Applying the formula to all values would give a scaled dataset of [0, 0.25, 0.5, 0.75, 1].

#### Q2. What is the Unit Vector technique in feature scaling, and how does it differ from Min-Max scaling? Provide an example to illustrate its application.

Unit Vector Scaling (or normalization to unit length) scales the feature vector to have a unit norm (length of 1). This is often used when the direction of the vector is more important than its magnitude.

The formula is:

$
X' = \frac{X}{\|X\|}
$

where $\|X\|$ is the Euclidean norm of the vector $X$.

**Difference from Min-Max Scaling:**

- **Unit Vector Scaling** transforms the data based on its direction, ensuring the magnitude of the vector is 1. This is useful for distance-based algorithms like k-NN or SVM.
- **Min-Max Scaling** rescales each feature individually to a specific range, which is helpful for algorithms that rely on data within a standard range.

**Example**: Consider a dataset with a feature vector $[3, 4]$. The Euclidean norm of the vector is:

$
\|X\| = \sqrt{3^2 + 4^2} = 5
$

The scaled vector using the unit vector technique is:

$
X' = \left[ \frac{3}{5}, \frac{4}{5} \right] = [0.6, 0.8]
$

#### Q3. What is PCA (Principle Component Analysis), and how is it used in dimensionality reduction? Provide an example to illustrate its application.

Principal Component Analysis (PCA) is a dimensionality reduction technique that transforms a high-dimensional dataset into a lower-dimensional space while retaining as much variance as possible. PCA identifies the directions (principal components) along which the data varies the most and projects the data onto these directions.

**Application of PCA:**

1. **Standardize the Data**: Ensure each feature has a mean of 0 and standard deviation of 1.
2. **Compute the Covariance Matrix**: Find the covariance matrix of the data.
3. **Compute Eigenvalues and Eigenvectors**: Determine the eigenvalues and eigenvectors of the covariance matrix.
4. **Select Principal Components**: Choose the top $k$ eigenvectors corresponding to the largest eigenvalues.
5. **Transform the Data**: Project the original data onto the selected principal components.

**Example**: Consider a dataset with two features (X, Y). After applying PCA, you might find that 95% of the variance is captured by the first principal component, and 5% by the second. You could reduce the dimensionality by projecting the data onto the first principal component, simplifying the dataset while retaining most of the information.

#### Q4. What is the relationship between PCA and Feature Extraction, and how can PCA be used for Feature Extraction? Provide an example to illustrate this concept.

PCA can be used for Feature Extraction by transforming the original features into a new set of uncorrelated features called principal components.

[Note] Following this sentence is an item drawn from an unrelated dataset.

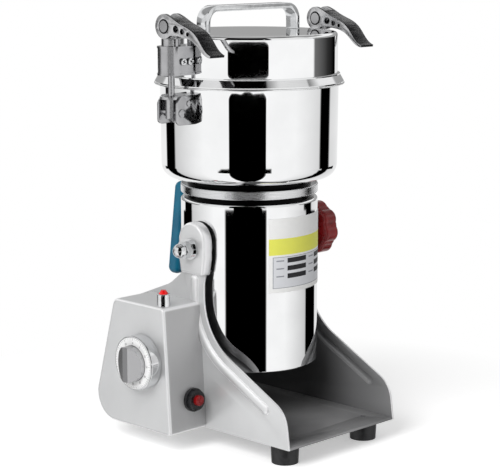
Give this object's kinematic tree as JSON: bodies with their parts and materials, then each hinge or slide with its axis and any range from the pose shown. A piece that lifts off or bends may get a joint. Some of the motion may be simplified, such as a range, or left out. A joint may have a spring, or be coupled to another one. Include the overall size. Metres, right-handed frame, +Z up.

These components capture the maximum variance in the data and represent the most significant patterns or directions of variability.

**Example of PCA for Feature Extraction:**

Suppose you have a dataset with 5 features (A, B, C, D, E). After applying PCA, you find that two principal components capture 90% of the variance. You can then use these two components as new features, effectively reducing the feature set from 5 to 2 while retaining most of the important information.

#### Q5. You are working on a project to build a recommendation system for a food delivery service. The dataset contains features such as price, rating, and delivery time. Explain how you would use Min-Max scaling to preprocess the data.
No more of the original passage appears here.